One question in particular struck me, as I’ve been turned off by the religious undertone of some environmentalisms. The interviewer asks (on page 2), “Despite increasing secularization, especially in the West, most people have not become flat-out rationalists. Do you think that for many environmentalism is a religion?”
To which Tiger answers: “That’s absolutely right, and that’s interesting because it is finally the fruit of pantheism, a very, very old religious idea. For many people, not using more than four sheets of toilet paper is an act of moral purification.” [emphasis added]
To my mind, there’s a link in Tiger’s remark about the allowable number of toilet paper sheets to OCD and other neuroses that compel people to act in certain ways: something about the behavior soothes the brain. Unfortunately, that same impulse creates anxiety in mine, which is why some meetings with those who wish to save the earth make me want to run screaming from the room. I just don’t get it when it gets all …um, oceanic and communitarian.
That said, it’s not the case that hard-core atheism is much better, and Tiger’s work has stepped on toes in that camp, too. With regard to hard-core, sometimes you have to wonder if being benighted is like a two-sided coin. That is, one side is as dark as the other, and reduction to “black and white” just leaves everyone clueless.
Q: From the outside, then, it’s not religion’s strangeness you see, but its naturalness?

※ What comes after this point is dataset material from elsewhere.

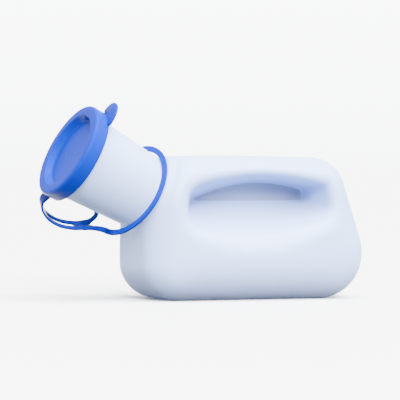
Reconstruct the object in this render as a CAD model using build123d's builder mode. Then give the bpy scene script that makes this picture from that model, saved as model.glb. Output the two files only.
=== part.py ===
from build123d import *
import os
from math import cos, radians, sin, tan

# Urine bottle lying on its side: a blow-moulded bottle with a wide slanted neck,
# and one blue moulding of lid, tether strap and neck ring that snaps onto it.
# The bottle stands on its flat lower side at z = 0. The mouth looks towards -X
# and up, Y is the width, and the two halves of the bottle meet at y = 0.

# ---- Body, in millimetres ----
BODY_LENGTH = 185.0
BODY_WIDTH = 90.0
BODY_HEIGHT = 109.0
WALL = 1.5
FRONT_LOWER_CORNER = 28.0  # outline radii
REAR_LOWER_CORNER = 34.0
FRONT_TOP_CORNER = 36.0    # under the neck
REAR_TOP_CORNER = 27.0
REAR_KNEE = 44.0           # soft bend where the rear end starts to lean forwards
KNEE_HEIGHT = 42.0
REAR_LEAN = 23.5           # how far the rear end leans in at the top
SIDE_ROUND = 26.0          # rounding all round both sides

# ---- Finger recesses under the grip bar ----
WEB = 3.4                  # thickness where the two recesses almost meet
SLOT_FRONT = -47.0         # ends of the recess at the web
SLOT_REAR = 50.5
SLOT_BOTTOM = 72.5
SLOT_TOP = 88.5
SLOT_CORNER = 6.5
SCOOP_FRONT = -67.0        # ends of the recess at the side of the body
SCOOP_REAR = 51.0
SCOOP_BOTTOM = 42.0
SCOOP_TOP = 95.0
SCOOP_CORNER = 22.0
SCOOP_OVERRUN = 4.0        # the recess is cut from this far outside the side

# ---- Neck; distances along it are counted outwards from its base centre ----
NECK_BASE_X = -90.0
NECK_BASE_Z = 83.6
NECK_TILT = 27.5           # degrees above horizontal
NECK_BASE_RADIUS = 28.8
NECK_MOUTH_RADIUS = 33.1
NECK_WALL = 1.4
MOUTH = 61.4
NECK_ROOT = 26.0           # how far the neck reaches back into the body
BEAD_START = 57.4
BEAD_END = 60.4
BEAD_RADIUS = 34.9
BEAD_CORNER = 0.9          # bevels that soften the bead
BEAD_RUN_OUT = 1.2         # taper where the bead starts on the neck
MOUTH_OVERRUN = 1.0        # the hollow is cut this far past the mouth

# ---- Shoulder: turned about the neck axis, so that the neck ring can lie and turn on it ----
SHOULDER_LINE = [(28.7, -5.0), (33.0, -6.4), (37.0, -10.5), (62.0, -20.5)]
SHOULDER_CLEARED_FROM = 5.0    # inside the neck, where the cut meets no wall
SHOULDER_CLEARED_TO = 25.0     # how far outwards along the neck the space is cleared

# ---- Lid ----
CLIP_TURN = 30.0           # how far the blue moulding is turned round the neck
LID_RADIUS = 37.5
SKIRT_EDGE = 52.0
SKIRT_INSIDE_RADIUS = 35.7
LID_FRONT = 63.5
LID_UNDERSIDE = 61.7
RIM_ROUND = 2.2
RECESS_TOP_RADIUS = 29.6
RECESS_FLOOR_RADIUS = 27.0
RECESS_FLOOR = 58.4
PLUG_TOP_RADIUS = 31.1
PLUG_BOTTOM_RADIUS = 28.3
PLUG_BOTTOM = 56.8
PLUG_ROUND = 1.4
SNAP_BEAD = 0.35
SNAP_BEAD_START = 52.6
SNAP_BEAD_END = 54.4
TAB_REACH = 12.5           # how far the thumb tab stands out of the skirt
TAB_HALF_WIDTH = 12.5
TAB_THICKNESS = 1.8
TAB_OVERLAP = 0.8          # how far the tab reaches into the skirt

# ---- Tether strap, drawn in the plane of the neck axis and the strap ----
STRAP_WIDTH = 13.0
STRAP_THICKNESS = 1.7
STRAP_SLOT = 4.0
# Points of the strap's middle line: distance from the neck axis, distance along it.
STRAP_ROUTE = [
    (38.5, 53.6),
    (44.5, 56.4),
    (51.2, 52.6),
    (55.4, 43.5),
    (55.2, 32.0),
    (50.4, 22.0),
    (45.2, 14.4),
    (40.0, 7.4),
]
STRAP_BENDS = [6.0, 7.0, 10.0, 14.0, 20.0, 40.0]
LONG_SLOT = (44.0, 62.0, 25.0, 50.0)    # nearest, farthest from the neck axis; lowest, highest along it
FORK_SLOT = (41.0, 48.0, 5.0, 17.5)

# ---- Neck ring ----
RING_INSIDE_RADIUS = 33.2
RING_OUTSIDE_RADIUS = 37.8
RING_THICKNESS = 1.8
RING_EDGE = 0.5            # rounding of its edges
RING_POSITION = 2.6        # where the ring's centre lies along the neck
RING_DROP = 3.2            # it hangs this far off the neck axis, towards the strap
RING_TILT = 7.0            # degrees its strap side is pulled towards the mouth
RING_SIDE_TILT = 10.2      # degrees its far side is pulled towards the mouth

# ---- Directions worked out from the sizes above ----
tilt = radians(NECK_TILT)
mouthward = Vector(-cos(tilt), 0, sin(tilt))
chinward = Vector(-sin(tilt), 0, -cos(tilt))
neck_base = Vector(NECK_BASE_X, 0, NECK_BASE_Z)
neck_frame = Plane(origin=neck_base, x_dir=chinward, z_dir=mouthward)
turn = radians(CLIP_TURN)
strapward = chinward * cos(turn) + Vector(0, 1, 0) * sin(turn)
clip_frame = Plane(origin=neck_base, x_dir=strapward, z_dir=mouthward)


def lengthwise(frame):
    """The plane that holds the frame's x axis and its z axis, for sections round that z axis."""
    return Plane(origin=frame.origin, x_dir=frame.x_dir, z_dir=-frame.y_dir)


def recess_section(depth, front, rear, bottom, top, corner):
    """A rounded upright rectangle, placed at the given distance from the middle of the bottle."""
    with BuildSketch(Plane.XZ.offset(depth)) as section:
        with Locations(((front + rear) / 2, (bottom + top) / 2)):
            RectangleRounded(rear - front, top - bottom, corner)
    return section.sketch


def bottle_form(inset, neck_end):
    """The bottle's solid form, drawn in by the given distance all over."""
    half_length = BODY_LENGTH / 2
    corners = [
        (-half_length, 0),
        (half_length, 0),
        (half_length, KNEE_HEIGHT),
        (half_length - REAR_LEAN, BODY_HEIGHT),
        (-half_length, BODY_HEIGHT),
    ]
    radii = [FRONT_LOWER_CORNER, REAR_LOWER_CORNER, REAR_KNEE, REAR_TOP_CORNER, FRONT_TOP_CORNER]
    with BuildPart() as form:
        with BuildSketch(Plane.XZ) as outline:
            with BuildLine():
                FilletPolyline(*corners, radius=radii, close=True)
            make_face()
            if inset > 0:
                offset(amount=-inset)
        extrude(amount=BODY_WIDTH / 2 - inset, both=True)
        sides = form.faces().sort_by(Axis.Y)
        fillet(sides[0].edges() + sides[-1].edges(), SIDE_ROUND - inset)

        # The shoulder, turned down to leave room for the ring.
        with BuildSketch(lengthwise(neck_frame)):
            with BuildLine():
                Polyline(
                    (SHOULDER_CLEARED_FROM, SHOULDER_LINE[0][1]),
                    *SHOULDER_LINE,
                    (SHOULDER_LINE[-1][0], SHOULDER_CLEARED_TO),
                    (SHOULDER_CLEARED_FROM, SHOULDER_CLEARED_TO),
                    close=True,
                )
            make_face()
            if inset > 0:
                offset(amount=inset)
        revolve(axis=Axis(neck_base, mouthward), mode=Mode.SUBTRACT)

        # The neck: a slow cone round the slanted axis.
        with BuildSketch(lengthwise(neck_frame)):
            with BuildLine():
                slope = (NECK_MOUTH_RADIUS - NECK_BASE_RADIUS) / MOUTH
                root_radius = NECK_BASE_RADIUS - slope * NECK_ROOT
                end_radius = NECK_BASE_RADIUS + slope * neck_end
                draw_in = inset * NECK_WALL / WALL
                Polyline(
                    (0, -NECK_ROOT),
                    (root_radius - draw_in, -NECK_ROOT),
                    (end_radius - draw_in, neck_end),
                    (0, neck_end),
                    close=True,
                )
            make_face()
        revolve(axis=Axis(neck_base, mouthward))

        # The finger recesses, one from each side, grown by the inset.
        inner = recess_section(
            WEB / 2 - inset,
            SLOT_FRONT - inset,
            SLOT_REAR + inset,
            SLOT_BOTTOM - inset,
            SLOT_TOP + inset,
            SLOT_CORNER + inset,
        )
        outer = recess_section(
            BODY_WIDTH / 2 + SCOOP_OVERRUN,
            SCOOP_FRONT - inset,
            SCOOP_REAR + inset,
            SCOOP_BOTTOM - inset,
            SCOOP_TOP + inset,
            SCOOP_CORNER + inset,
        )
        recess = loft([inner, outer], mode=Mode.PRIVATE)
        add(recess, mode=Mode.SUBTRACT)
        add(mirror(recess, about=Plane.XZ, mode=Mode.PRIVATE), mode=Mode.SUBTRACT)
    return form.part


# ---- Bottle body: outer form, mouth bead, hollowed by the inner form ----
with BuildPart() as bottle_body:
    add(bottle_form(0, MOUTH))
    with BuildSketch(lengthwise(neck_frame)):
        with BuildLine():
            Polyline(
                (NECK_MOUTH_RADIUS - NECK_WALL / 2, BEAD_START - BEAD_RUN_OUT),
                (BEAD_RADIUS - BEAD_CORNER / 2, BEAD_START),
                (BEAD_RADIUS, BEAD_START + BEAD_CORNER),
                (BEAD_RADIUS, BEAD_END - BEAD_CORNER),
                (BEAD_RADIUS - BEAD_CORNER, BEAD_END),
                (NECK_MOUTH_RADIUS - NECK_WALL / 2, MOUTH),
                close=True,
            )
        make_face()
    revolve(axis=Axis(neck_base, mouthward))
    add(bottle_form(WALL, MOUTH + MOUTH_OVERRUN), mode=Mode.SUBTRACT)
bottle_body.part.label = "bottle_body"

# ---- Lid: recessed centre that plugs the mouth, rounded rim, skirt and thumb tab ----
with BuildPart() as lid:
    with BuildSketch(lengthwise(clip_frame)) as lid_section:
        with BuildLine():
            Polyline(
                (0, RECESS_FLOOR),
                (RECESS_FLOOR_RADIUS, RECESS_FLOOR),
                (RECESS_TOP_RADIUS, LID_FRONT),
                (LID_RADIUS, LID_FRONT),
                (LID_RADIUS, SKIRT_EDGE),
                (SKIRT_INSIDE_RADIUS, SKIRT_EDGE),
                (SKIRT_INSIDE_RADIUS, SNAP_BEAD_START),
                (SKIRT_INSIDE_RADIUS - SNAP_BEAD, (SNAP_BEAD_START + SNAP_BEAD_END) / 2),
                (SKIRT_INSIDE_RADIUS, SNAP_BEAD_END),
                (SKIRT_INSIDE_RADIUS, LID_UNDERSIDE),
                (PLUG_TOP_RADIUS, LID_UNDERSIDE),
                (PLUG_BOTTOM_RADIUS, PLUG_BOTTOM),
                (0, PLUG_BOTTOM),
                close=True,
            )
        make_face()
        plug_corner = lid_section.vertices().sort_by_distance((PLUG_BOTTOM_RADIUS, PLUG_BOTTOM, 0))[0]
        fillet(plug_corner, PLUG_ROUND)
        rim_corners = lid_section.vertices().group_by(Axis.Y)[-1]
        fillet(rim_corners, RIM_ROUND)
    revolve(axis=Axis(neck_base, mouthward))
    with BuildSketch(clip_frame.offset(SKIRT_EDGE)):
        with Locations((-LID_RADIUS - TAB_REACH + TAB_HALF_WIDTH, 0)):
            Circle(TAB_HALF_WIDTH)
        with Locations((-LID_RADIUS, 0)):
            Rectangle(2 * (LID_RADIUS - SKIRT_INSIDE_RADIUS), 2 * TAB_HALF_WIDTH)
        Circle(LID_RADIUS - TAB_OVERLAP, mode=Mode.SUBTRACT)
    extrude(amount=TAB_THICKNESS)
lid.part.label = "lid"

# ---- Tether strap: a flat band bent in a loose U, with a slot and a fork at the ring ----
strap_frame = lengthwise(clip_frame)
with BuildPart() as tether_strap:
    with BuildSketch(strap_frame):
        with BuildLine():
            FilletPolyline(*STRAP_ROUTE, radius=STRAP_BENDS)
            offset(amount=STRAP_THICKNESS / 2, side=Side.BOTH, mode=Mode.REPLACE)
        make_face()
    extrude(amount=STRAP_WIDTH / 2, both=True)
    for near, far, low, high in (LONG_SLOT, FORK_SLOT):
        with BuildSketch(strap_frame):
            with Locations(((near + far) / 2, (low + high) / 2)):
                Rectangle(far - near, high - low)
        extrude(amount=STRAP_SLOT / 2, both=True, mode=Mode.SUBTRACT)
tether_strap.part.label = "tether_strap"

# ---- Neck ring: flat and loose, hanging on the neck with its strap side pulled outwards ----
sideways = Vector(0, 1, 0) * cos(turn) - chinward * sin(turn)
ring_normal = mouthward - strapward * tan(radians(RING_TILT)) - sideways * tan(radians(RING_SIDE_TILT))
ring_frame = Plane(
    origin=neck_base + strapward * RING_DROP + mouthward * RING_POSITION,
    z_dir=ring_normal,
)
with BuildPart() as neck_ring:
    with BuildSketch(ring_frame.offset(-RING_THICKNESS / 2)):
        Circle(RING_OUTSIDE_RADIUS)
        Circle(RING_INSIDE_RADIUS, mode=Mode.SUBTRACT)
    extrude(amount=RING_THICKNESS)
    fillet(neck_ring.edges(), RING_EDGE)
neck_ring.part.label = "neck_ring"

os.makedirs("parts", exist_ok=True)
for piece in (bottle_body, lid, tether_strap, neck_ring):
    export_step(piece.part, f"parts/{piece.part.label}.step")
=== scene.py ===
"""Urine bottle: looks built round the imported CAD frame.

The bottle is a translucent white blow-moulded shell. The lid, tether strap and
neck ring are one glossy blue moulding. Sizes below are millimetres in the CAD
frame; meshes are made in metres.
"""

import math

import bmesh
import bpy
import numpy as np
from mathutils import Matrix, Vector


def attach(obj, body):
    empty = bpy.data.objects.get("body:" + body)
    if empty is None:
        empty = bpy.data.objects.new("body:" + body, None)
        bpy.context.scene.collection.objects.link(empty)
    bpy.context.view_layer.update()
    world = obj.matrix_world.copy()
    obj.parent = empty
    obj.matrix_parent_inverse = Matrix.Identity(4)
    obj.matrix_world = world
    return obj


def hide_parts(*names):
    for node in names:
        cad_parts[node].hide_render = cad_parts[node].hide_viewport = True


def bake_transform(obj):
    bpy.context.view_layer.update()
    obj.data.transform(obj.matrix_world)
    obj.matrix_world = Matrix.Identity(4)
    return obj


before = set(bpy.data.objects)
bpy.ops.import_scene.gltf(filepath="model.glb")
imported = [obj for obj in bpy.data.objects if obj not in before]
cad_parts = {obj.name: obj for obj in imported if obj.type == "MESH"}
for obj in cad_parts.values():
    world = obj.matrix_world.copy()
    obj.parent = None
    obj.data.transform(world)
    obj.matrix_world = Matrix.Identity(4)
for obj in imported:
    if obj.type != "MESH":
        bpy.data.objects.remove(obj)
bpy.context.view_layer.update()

MM = 0.001

# ---- Body outline and rounding ----
HALF_LENGTH = 92.5
HALF_WIDTH = 45.0
HEIGHT = 109.0
KNEE_HEIGHT = 42.0
REAR_LEAN = 23.5
TOP_SAG = 0.8            # the top line drops this much away from the grip bar
OUTLINE_RADII = [28.0, 34.0, 44.0, 27.0, 600.0, 36.0]
ROUND_DEPTH = 34.0       # side rounding, measured inwards from the outline
ROUND_WIDTH = 27.0       # the same rounding, measured across the width
WALL = 1.45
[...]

A: I’ve been on panels a couple of times with Richard Dawkins and invariably we come to the point where Richard will go on about how terrible religion is, and I’ll say, “Richard, are you a naturalist?” And he says, “Well, of course I am.” And then I say, “Would you agree, as you’ve in fact argued in your books, that over 90 per cent of people have some religion?” and he finally says, “Yes.” “How can you be a naturalist and assume that the great majority of the species is not natural? That doesn’t make any sense.” As a social scientist I wanted a deeper explanation for this otherwise remarkable activity. When you think of the cost of religion—the buildings, the tax exemptions, the weekly offering—it’s not trivial, it’s simply not trivial. If only out of respect, one has to pay attention to this. (source)
The underlying fact of life is death, and that healthy people normally do not want to die. Heck, most of us have a hard enough time with growing old, since aging turns into a series of announcements about the final curtain call.

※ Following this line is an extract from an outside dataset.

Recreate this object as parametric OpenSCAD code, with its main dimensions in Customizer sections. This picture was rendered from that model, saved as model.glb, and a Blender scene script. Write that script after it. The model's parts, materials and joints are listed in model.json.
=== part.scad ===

In more recent years, we’ve soothed ourselves with the idea that there are other planets out there and that we’re not alone. Now it turns out that the Earth may indeed be, if not unique, at least nearly unique in the sense that there’s nothing else quite like it within a gazillion light years around us. What a scary thought – and what a waste if we trash this planet.
Then we all die!
Oops, that was the original scary part – except now, it’s not just as an individual, or a clan, or even a species, …but cosmic. Like, totally cosmic.
No wonder religion is on the rise, even as we learn more and more that traditional religions are not to be trusted.
Tiger and McGuire offer a scientific and anthropological explanation that finally makes sense of the religious impulse, without flattening either those who believe in religion or those of us who question it. The drive to religion is powered by our basic dislike of death – death creates stress and anxiety for our brain, religion soothes it. Given the potential we have today for collective death (in war, in environmental disaster) – and therefore our potential for collective religious silliness – maybe God’s Brain can help us move toward more rational solutions. Failing that, we can just keep praying.